• _Dataset excerpt_
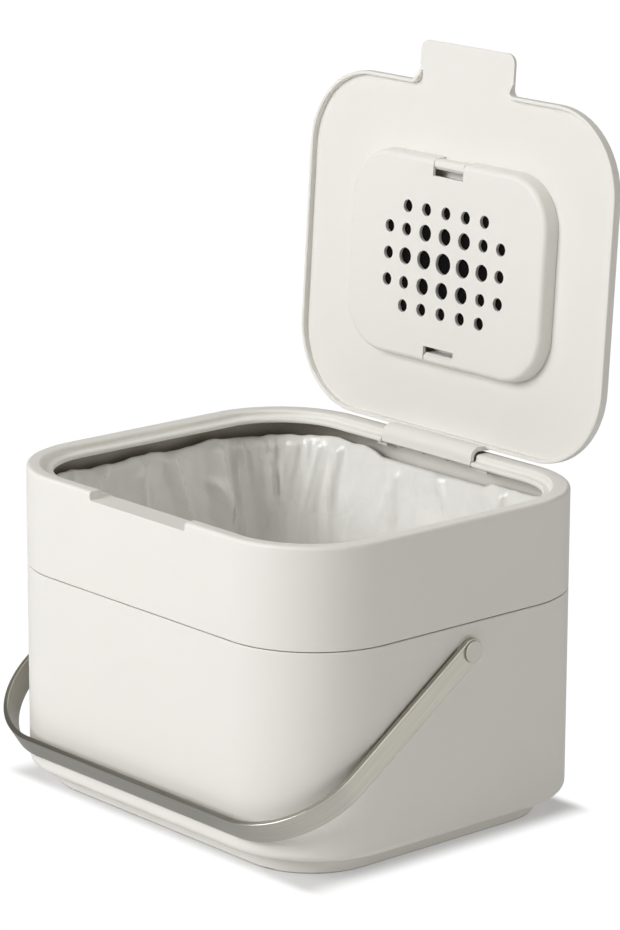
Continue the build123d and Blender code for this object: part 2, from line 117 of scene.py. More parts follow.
# Rows of the film's section: up the cuff, over the crest, down the wall and over the floor,
# and how many rows past the crest the creases take to come in
CUFF_ROWS = 9
CREST_ROWS = 10
WALL_ROWS = 22
FLOOR_ROWS = 10
CREST_ROW = CUFF_ROWS + CREST_ROWS // 2
EASE_ROWS = 8

# The main folds: place along the side, lean, width before and after the fold's ridge, height,
# top and length, all but the lean in millimetres
LEFT_FOLDS = (
    (41.0, -0.11, 1.6, 11.0, 5.0, 0.0, 110.0),
    (13.0, -0.25, 1.4, 9.0, 3.0, 0.0, 70.0),
    (24.0, -0.6, 11.0, 2.0, 3.4, 16.0, 34.0),
    (-7.0, 0.0, 1.5, 6.0, 1.6, 5.0, 60.0),
    (-32.0, 0.7, 2.0, 7.0, 2.6, 0.0, 30.0),
    (-52.0, 0.3, 5.0, 4.0, 2.5, 0.0, 50.0),
)
REAR_FOLDS = (
    (-66.0, 0.1, 3.0, 8.0, 3.0, 0.0, 80.0),
    (-22.0, 0.2, 8.0, 6.0, 1.6, 4.0, 50.0),
    (6.0, -0.5, 5.0, 5.0, 1.8, 0.0, 26.0),
    (52.0, 0.1, 2.5, 6.0, 2.2, 0.0, 60.0),
)
CORNER_PLEATS = 5
REAR_LEFT_PLEATS = 14
LOOSE_FOLDS = 34
FOLD_TOP_EASE = 3.0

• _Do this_
Extract the complete data, matching each line exactly.

• _Exercise output_
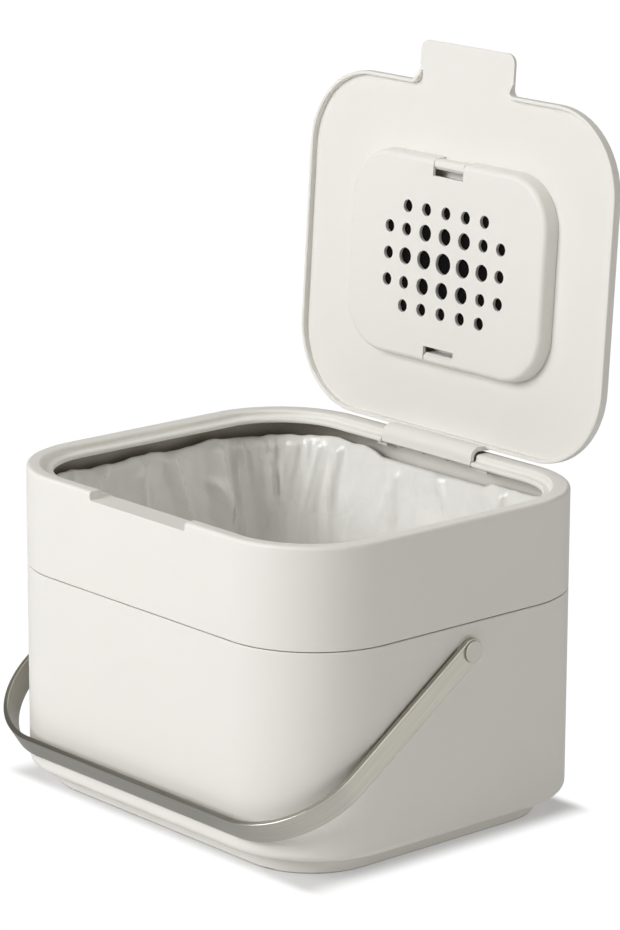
Continue the build123d and Blender code for this object: part 2, from line 117 of scene.py. More parts follow.
# Rows of the film's section: up the cuff, over the crest, down the wall and over the floor,
# and how many rows past the crest the creases take to come in
CUFF_ROWS = 9
CREST_ROWS = 10
WALL_ROWS = 22
FLOOR_ROWS = 10
CREST_ROW = CUFF_ROWS + CREST_ROWS // 2
EASE_ROWS = 8

# The main folds: place along the side, lean, width before and after the fold's ridge, height,
# top and length, all but the lean in millimetres
LEFT_FOLDS = (
    (41.0, -0.11, 1.6, 11.0, 5.0, 0.0, 110.0),
    (13.0, -0.25, 1.4, 9.0, 3.0, 0.0, 70.0),
    (24.0, -0.6, 11.0, 2.0, 3.4, 16.0, 34.0),
    (-7.0, 0.0, 1.5, 6.0, 1.6, 5.0, 60.0),
    (-32.0, 0.7, 2.0, 7.0, 2.6, 0.0, 30.0),
    (-52.0, 0.3, 5.0, 4.0, 2.5, 0.0, 50.0),
)
REAR_FOLDS = (
    (-66.0, 0.1, 3.0, 8.0, 3.0, 0.0, 80.0),
    (-22.0, 0.2, 8.0, 6.0, 1.6, 4.0, 50.0),
    (6.0, -0.5, 5.0, 5.0, 1.8, 0.0, 26.0),
    (52.0, 0.1, 2.5, 6.0, 2.2, 0.0, 60.0),
)
CORNER_PLEATS = 5
REAR_LEFT_PLEATS = 14
LOOSE_FOLDS = 34
FOLD_TOP_EASE = 3.0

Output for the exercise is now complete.